TASK PROMPT.
Reproduce the data in its entirety, exactly as supplied.

INFORMATION SUPPLIED.
================================

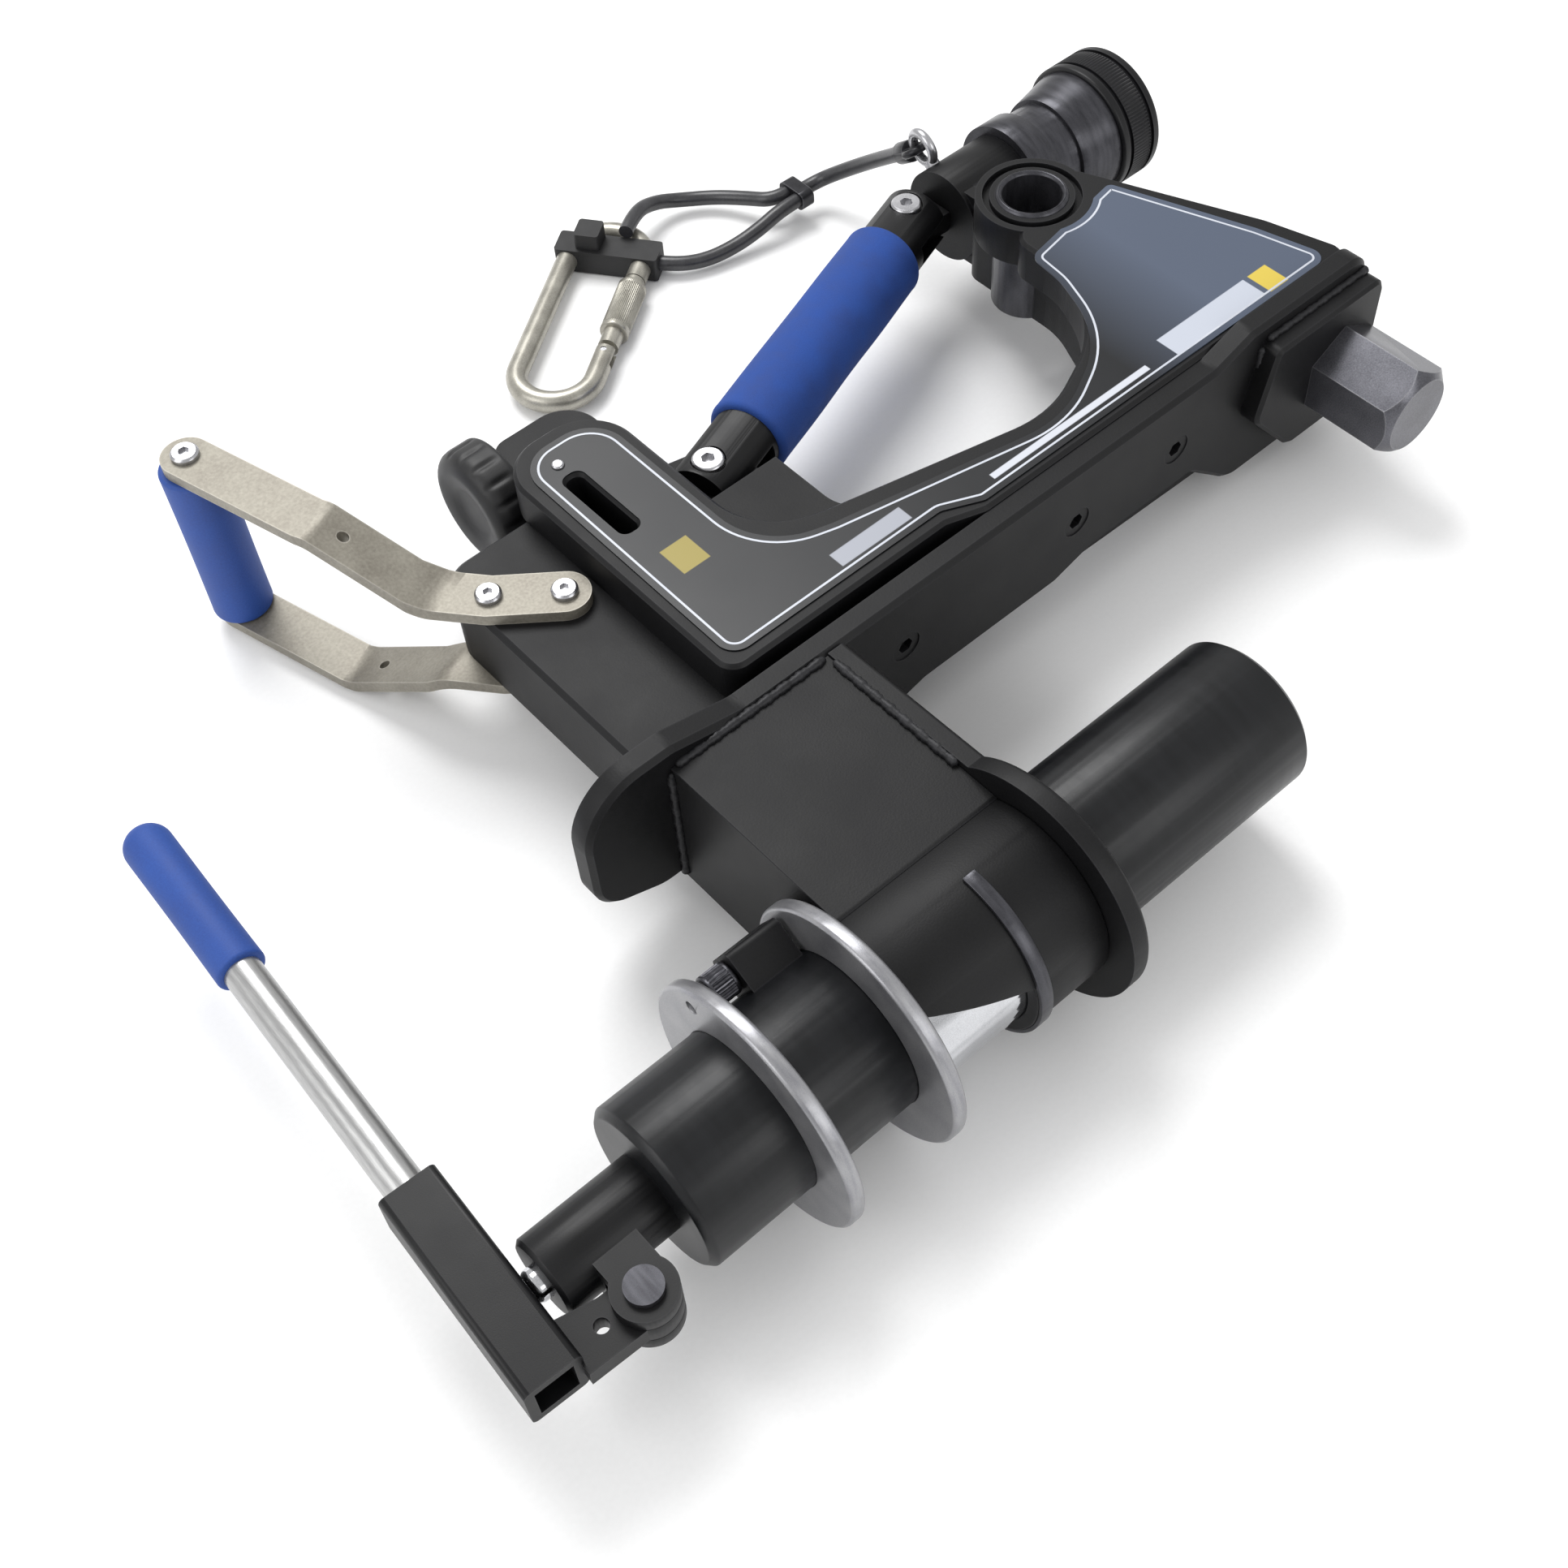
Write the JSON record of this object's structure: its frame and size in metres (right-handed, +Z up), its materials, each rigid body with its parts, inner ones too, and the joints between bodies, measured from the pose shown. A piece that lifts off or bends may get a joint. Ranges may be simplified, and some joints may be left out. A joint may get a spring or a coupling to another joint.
{
  "type": "flange alignment tool",
  "caption": "C-shaped hydraulic flange alignment tool with a stepped pin, pushing ram, hand pump lever, two handles and a tethered screw-gate carabiner.",
  "frame": {"origin": "on the outer face of the wing plate, in the tool's middle plane, level with the outer face of the bracket's end flange", "axes": "+X along the hydraulic axis, the way the ram pushes; +Y from the wing into the open side of the C; +Z up, out of the covered face"},
  "size_m": [0.568, 0.472, 0.096],
  "materials": {
    "phosphate_steel": "dull black oxide on forged steel",
    "printed_film": "satin printed film, blank",
    "dark_plated_steel": "turned, dark plated",
    "zinc_steel": "zinc plated",
    "satin_steel": "satin",
    "blued_steel": "blued, turned",
    "hard_chrome": "hard chrome",
    "seal_rubber": "nitrile",
    "bronze": "bearing bronze",
    "black_alloy": "black anodised",
    "satin_alloy": "satin",
    "blue_grip": "moulded, matt blue",
    "blue_foam": "closed cell foam, blue",
    "black_knob": "moulded, matt black",
    "coated_rope": "wire rope in dark plastic coat",
    "black_ferrule": "pressed, dark",
    "keeper_rubber": "moulded black"
  },
  "bodies": {
    "frame": {"anchor_eye": "satin_steel", "barrel": "blued_steel", "boss_bush": "dark_plated_steel", "bottom_pad": "phosphate_steel", "box_arm": "phosphate_steel", "carabiner": "satin_alloy", "carry_bar_bottom": "zinc_steel", "carry_bar_top": "zinc_steel", "carry_rod": "satin_steel", "carry_screws": "satin_steel", "core_plate": "phosphate_steel", "cover_sheet": "printed_film", "end_flange": "phosphate_steel", "ferrule": "black_ferrule", "gate_pin": "satin_steel", "gauge_rivet": "zinc_steel", "hex_stub": "dark_plated_steel", "holder_band": "satin_steel", "holder_barrel": "phosphate_steel", "keeper": "keeper_rubber", "lanyard_lead": "coated_rope", "lanyard_lower": "coated_rope", "lanyard_upper": "coated_rope", "pin_hub": "phosphate_steel", "pivot_pin": "dark_plated_steel", "pump_block": "black_alloy", "ram_guide": "bronze", "ring_front": "zinc_steel", "ring_rear": "zinc_steel", "strut_bolts": "zinc_steel", "strut_grip": "blue_foam", "strut_lug": "phosphate_steel", "strut_tube": "black_alloy", "stub_block": "phosphate_steel", "swage_end": "black_ferrule", "top_pad": "phosphate_steel", "valve_block": "phosphate_steel", "wing_plate": "phosphate_steel", "wing_screws": "phosphate_steel"},
    "ram": {"ram": "hard_chrome", "piston_seal": "seal_rubber", "thrust_sleeve": "blued_steel"},
    "lever": {"lever_socket": "black_alloy", "lever_tube": "satin_alloy", "lever_grip": "blue_grip"},
    "plunger": {"plunger": "hard_chrome"},
    "release_screw": {"release_screw": "dark_plated_steel"},
    "stepped_pin": {"stepped_pin": "dark_plated_steel", "knurled_collar": "phosphate_steel"},
    "end_knob": {"end_knob": "black_knob", "knob_stud": "satin_steel"},
    "gate": {"gate": "satin_alloy"},
    "gate_sleeve": {"gate_sleeve": "satin_alloy"},
    "carry_grip": {"carry_grip": "blue_grip"}
  },
  "joints": [
    {"name": "ram_stroke", "type": "slide", "parent": "frame", "child": "ram", "axis": [1, 0, 0], "range_m": [0, 0.05]},
    {"name": "lever_swing", "type": "hinge", "parent": "frame", "child": "lever", "pos_m": [-0.199, -0.129, 0], "axis": [0, 0, 1], "range_deg": [0, 40]},
    {"name": "plunger_stroke", "type": "slide", "parent": "frame", "child": "plunger", "axis": [1, 0, 0], "range_m": [-0.0185, 0.0005]},
    {"name": "release_turn", "type": "hinge", "parent": "frame", "child": "release_screw", "pos_m": [-0.113, -0.06909, 0.019], "axis": [1, 0, 0], "range_deg": [0, 360]},
    {"name": "pin_turn", "type": "hinge", "parent": "frame", "child": "stepped_pin", "pos_m": [0.25, 0.172, 0], "axis": [1, 0, 0], "continuous": true},
    {"name": "knob_turn", "type": "hinge", "parent": "frame", "child": "end_knob", "pos_m": [-0.0283, 0.172, 0], "axis": [1, 0, 0], "continuous": true},
    {"name": "gate_swing", "type": "hinge", "parent": "frame", "child": "gate", "pos_m": [0.07415, 0.24545, -0.041], "axis": [0, 0, 1], "range_deg": [0, 22], "stiffness_Nm_per_rad": 0.03, "springref_deg": -11.46},
    {"name": "gate_sleeve_turn", "type": "hinge", "parent": "gate", "child": "gate_sleeve", "pos_m": [0.09942, 0.2634, -0.041], "axis": [0.8151, 0.5793, 0], "continuous": true},
    {"name": "carry_grip_turn", "type": "hinge", "parent": "frame", "child": "carry_grip", "pos_m": [-0.126, 0.2335, 0], "axis": [0, 0, 1], "continuous": true}
  ],
  "couplings": [
    {"joint": "plunger_stroke", "follows": "lever_swing", "m_per_rad": -0.0255}
  ]
}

================================

CORRECT ANSWER.
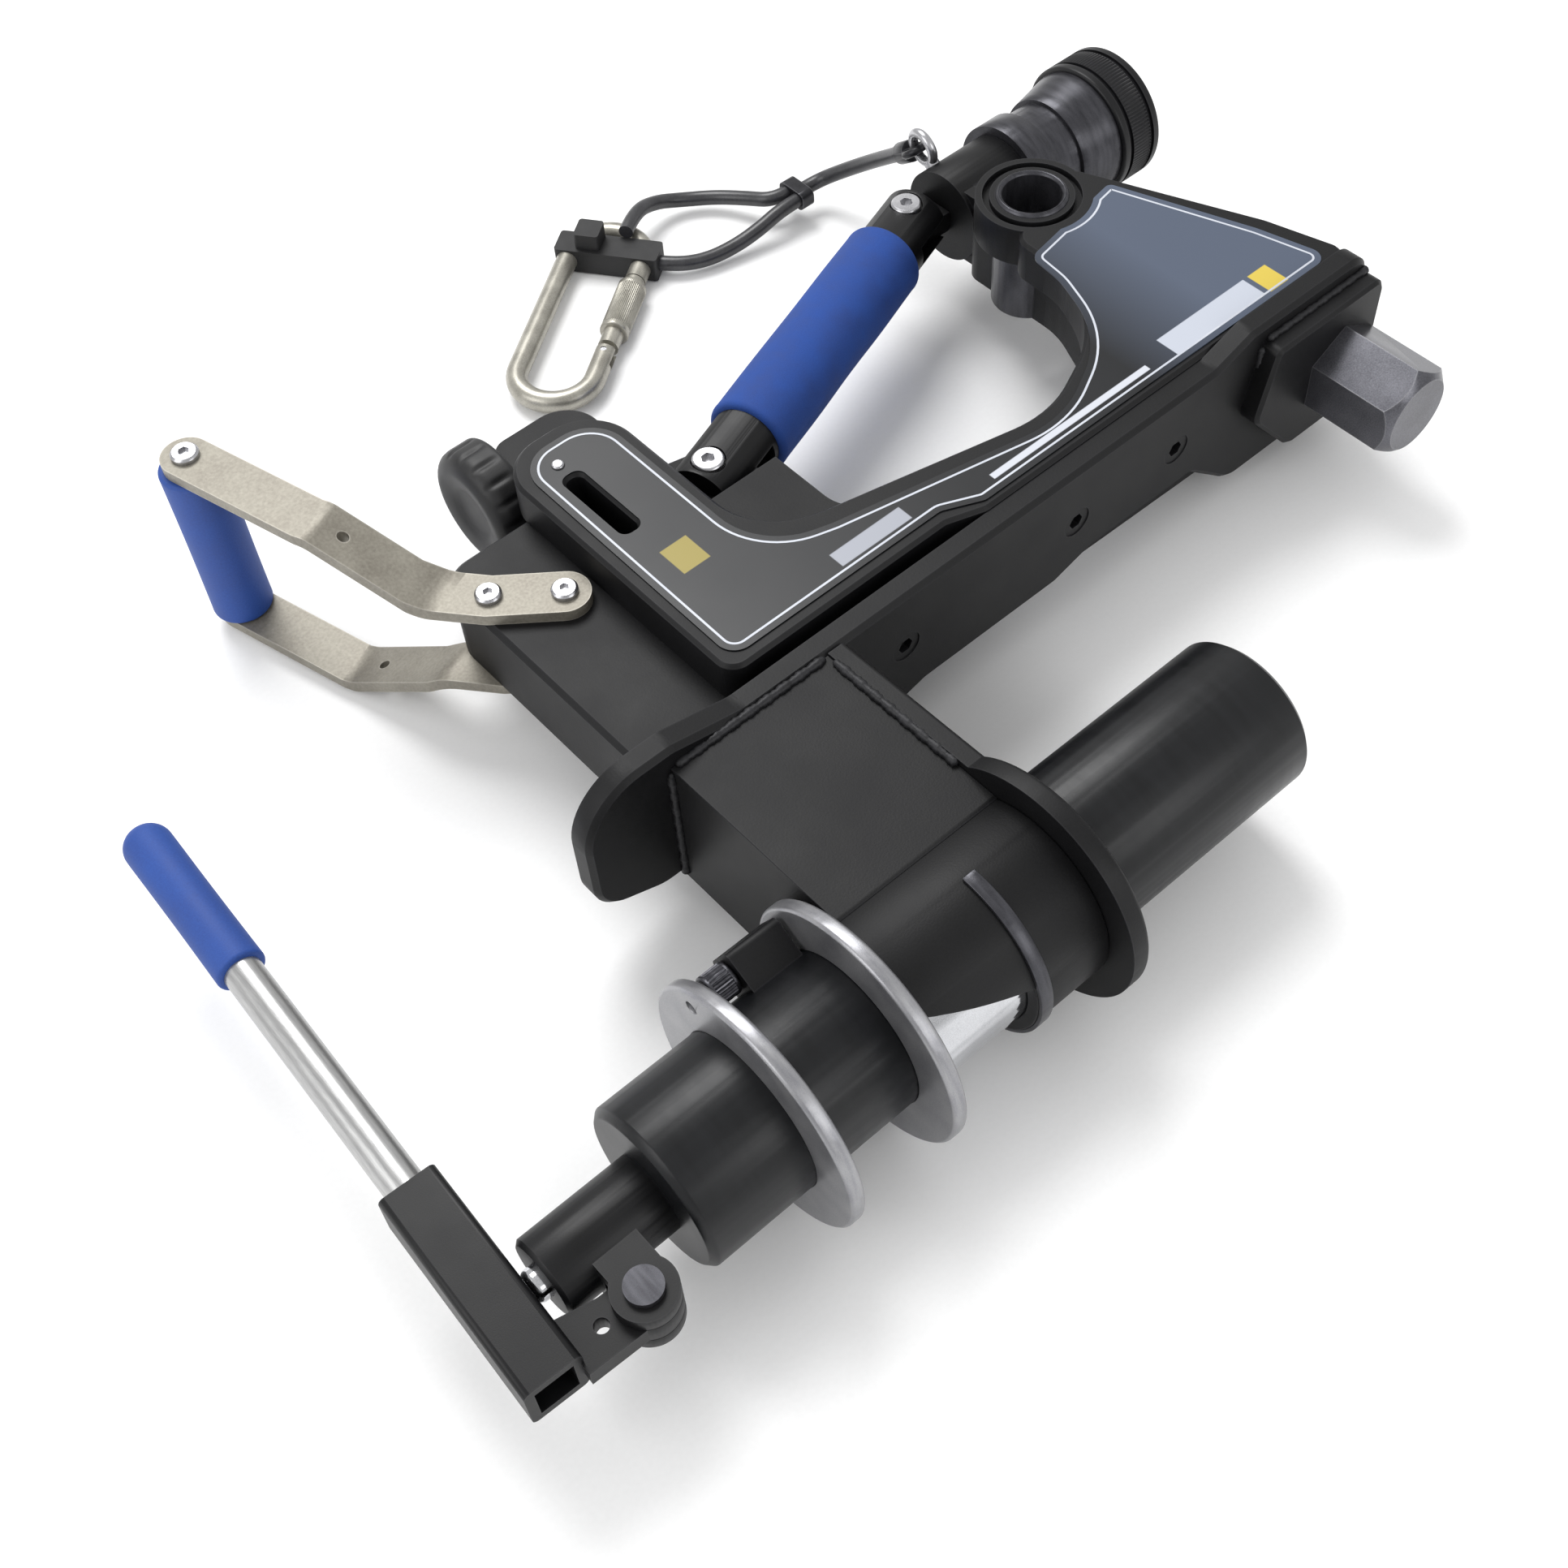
Write the JSON record of this object's structure: its frame and size in metres (right-handed, +Z up), its materials, each rigid body with its parts, inner ones too, and the joints between bodies, measured from the pose shown. A piece that lifts off or bends may get a joint. Ranges may be simplified, and some joints may be left out. A joint may get a spring or a coupling to another joint.
{
  "type": "flange alignment tool",
  "caption": "C-shaped hydraulic flange alignment tool with a stepped pin, pushing ram, hand pump lever, two handles and a tethered screw-gate carabiner.",
  "frame": {"origin": "on the outer face of the wing plate, in the tool's middle plane, level with the outer face of the bracket's end flange", "axes": "+X along the hydraulic axis, the way the ram pushes; +Y from the wing into the open side of the C; +Z up, out of the covered face"},
  "size_m": [0.568, 0.472, 0.096],
  "materials": {
    "phosphate_steel": "dull black oxide on forged steel",
    "printed_film": "satin printed film, blank",
    "dark_plated_steel": "turned, dark plated",
    "zinc_steel": "zinc plated",
    "satin_steel": "satin",
    "blued_steel": "blued, turned",
    "hard_chrome": "hard chrome",
    "seal_rubber": "nitrile",
    "bronze": "bearing bronze",
    "black_alloy": "black anodised",
    "satin_alloy": "satin",
    "blue_grip": "moulded, matt blue",
    "blue_foam": "closed cell foam, blue",
    "black_knob": "moulded, matt black",
    "coated_rope": "wire rope in dark plastic coat",
    "black_ferrule": "pressed, dark",
    "keeper_rubber": "moulded black"
  },
  "bodies": {
    "frame": {"anchor_eye": "satin_steel", "barrel": "blued_steel", "boss_bush": "dark_plated_steel", "bottom_pad": "phosphate_steel", "box_arm": "phosphate_steel", "carabiner": "satin_alloy", "carry_bar_bottom": "zinc_steel", "carry_bar_top": "zinc_steel", "carry_rod": "satin_steel", "carry_screws": "satin_steel", "core_plate": "phosphate_steel", "cover_sheet": "printed_film", "end_flange": "phosphate_steel", "ferrule": "black_ferrule", "gate_pin": "satin_steel", "gauge_rivet": "zinc_steel", "hex_stub": "dark_plated_steel", "holder_band": "satin_steel", "holder_barrel": "phosphate_steel", "keeper": "keeper_rubber", "lanyard_lead": "coated_rope", "lanyard_lower": "coated_rope", "lanyard_upper": "coated_rope", "pin_hub": "phosphate_steel", "pivot_pin": "dark_plated_steel", "pump_block": "black_alloy", "ram_guide": "bronze", "ring_front": "zinc_steel", "ring_rear": "zinc_steel", "strut_bolts": "zinc_steel", "strut_grip": "blue_foam", "strut_lug": "phosphate_steel", "strut_tube": "black_alloy", "stub_block": "phosphate_steel", "swage_end": "black_ferrule", "top_pad": "phosphate_steel", "valve_block": "phosphate_steel", "wing_plate": "phosphate_steel", "wing_screws": "phosphate_steel"},
    "ram": {"ram": "hard_chrome", "piston_seal": "seal_rubber", "thrust_sleeve": "blued_steel"},
    "lever": {"lever_socket": "black_alloy", "lever_tube": "satin_alloy", "lever_grip": "blue_grip"},
    "plunger": {"plunger": "hard_chrome"},
    "release_screw": {"release_screw": "dark_plated_steel"},
    "stepped_pin": {"stepped_pin": "dark_plated_steel", "knurled_collar": "phosphate_steel"},
    "end_knob": {"end_knob": "black_knob", "knob_stud": "satin_steel"},
    "gate": {"gate": "satin_alloy"},
    "gate_sleeve": {"gate_sleeve": "satin_alloy"},
    "carry_grip": {"carry_grip": "blue_grip"}
  },
  "joints": [
    {"name": "ram_stroke", "type": "slide", "parent": "frame", "child": "ram", "axis": [1, 0, 0], "range_m": [0, 0.05]},
    {"name": "lever_swing", "type": "hinge", "parent": "frame", "child": "lever", "pos_m": [-0.199, -0.129, 0], "axis": [0, 0, 1], "range_deg": [0, 40]},
    {"name": "plunger_stroke", "type": "slide", "parent": "frame", "child": "plunger", "axis": [1, 0, 0], "range_m": [-0.0185, 0.0005]},
    {"name": "release_turn", "type": "hinge", "parent": "frame", "child": "release_screw", "pos_m": [-0.113, -0.06909, 0.019], "axis": [1, 0, 0], "range_deg": [0, 360]},
    {"name": "pin_turn", "type": "hinge", "parent": "frame", "child": "stepped_pin", "pos_m": [0.25, 0.172, 0], "axis": [1, 0, 0], "continuous": true},
    {"name": "knob_turn", "type": "hinge", "parent": "frame", "child": "end_knob", "pos_m": [-0.0283, 0.172, 0], "axis": [1, 0, 0], "continuous": true},
    {"name": "gate_swing", "type": "hinge", "parent": "frame", "child": "gate", "pos_m": [0.07415, 0.24545, -0.041], "axis": [0, 0, 1], "range_deg": [0, 22], "stiffness_Nm_per_rad": 0.03, "springref_deg": -11.46},
    {"name": "gate_sleeve_turn", "type": "hinge", "parent": "gate", "child": "gate_sleeve", "pos_m": [0.09942, 0.2634, -0.041], "axis": [0.8151, 0.5793, 0], "continuous": true},
    {"name": "carry_grip_turn", "type": "hinge", "parent": "frame", "child": "carry_grip", "pos_m": [-0.126, 0.2335, 0], "axis": [0, 0, 1], "continuous": true}
  ],
  "couplings": [
    {"joint": "plunger_stroke", "follows": "lever_swing", "m_per_rad": -0.0255}
  ]
}